Today, in Palermo near the touristy market area, we stopped off for a beer and an ice cream. The bill? €13! (Yes, that’s one beer for me and an ice cream for Helen). It’s outrageous! So we left and proceeded to a back street Sri Lankan shop, bought a litre of vodka, large carton of orange juice, two bags of Bombay Mix and a can of super strength beer for €12. Job done!

Mind you, this is what the TEFL business is usually about; in Charles’s words, you have to teach in the butthole and get away to the sights at the weekends. Delicately and so accurately put.

Palermo, 19.5.13

49. Sicilian Travels


Palermo and surrounds


Time for a quick update. It seems like ages since I last wrote; we’ve been quite busy working which still tends to get in the way of one’s lives. We have full timetables in a well-organised school (extraordinary, in our experience!) and the staff and teachers here are all decent and splendid individuals. I’m fortunate to have classes with mostly adults but Helen does seem to have a lot of baby-sitting duties to perform! We still plan to stay here until July when we’ll return to the UK for my 30th birthday bash in Leeds – currently scheduled for Saturday the 27th – we’d love to see you there.

We have found the time to get away from canis turdus ubiquitarius for a few weekends and explore this stunningly beautiful island. The train line from Palermo to the east runs continually along the breath-taking coastline and the line to the south goes through fantastic mountainous scenery. The island is not too big and you can get from one side to the other in about three hours, or so.

Passeggiatta on Ruggero Settimo, P

Passeggiatta on Ruggero Settimo, Palermo.

A peculiar practice among Sicilianos (and southern Italians) is the early evening Passeggiata. Thousands of locals dress up and simply wander up and down the main streets, stopping to talk to other groups on their way. In Palermo, the central Via Ruggero Settimo is made into a pedestrian area for a few hours every evening for this very purpose and is chocker with folk.

The young guys here mostly sport the trendy, designer-stubble look which I have also perfected but without the ‘trendy’ and ‘designer’ aspects. Many of the women seem to be having a ‘bad hair day’.

Of course, the Italians have been busy in the last few weeks choosing a new government and pope and managing only one. The political scene is mired in more than the normal imbroglio as even the usual coalition system seems to be unworkable. Another election is likely.

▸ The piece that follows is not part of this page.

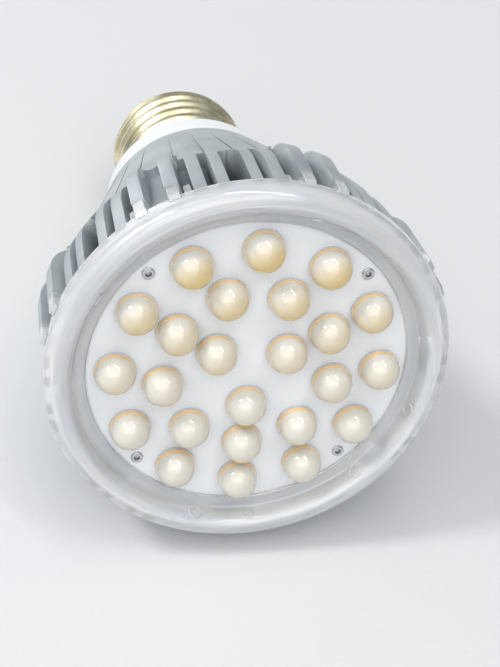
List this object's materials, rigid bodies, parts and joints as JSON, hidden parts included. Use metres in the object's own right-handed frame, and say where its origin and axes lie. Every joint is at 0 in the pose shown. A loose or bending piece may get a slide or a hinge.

The traffic continues to annoy although we are getting more comfortable with crossing the road defying oncoming vehicles, partially controlled by the fag- and phone-toting ‘driver’. It is common for cars to be parked two abreast, on zebra crossings and in various states of disarray and, despite there being many tiers of police present, never seem to attract any attention from the aforementioned.


Inside the Vila Malfitano

Near where we live is the marvellous Villa Malfitano. This old mansion was built by Joseph Whitaker in 1886. Whitaker was a member of an entrepreneurial English family which had a big influence on Sicily in the late 19th and early 20th centuries after making a fortune exporting Marsala wine to all parts of the world. The son of one of our fellow teachers is doing research here and has already uncovered some fascinating archaeological findings which threaten to rewrite the history books.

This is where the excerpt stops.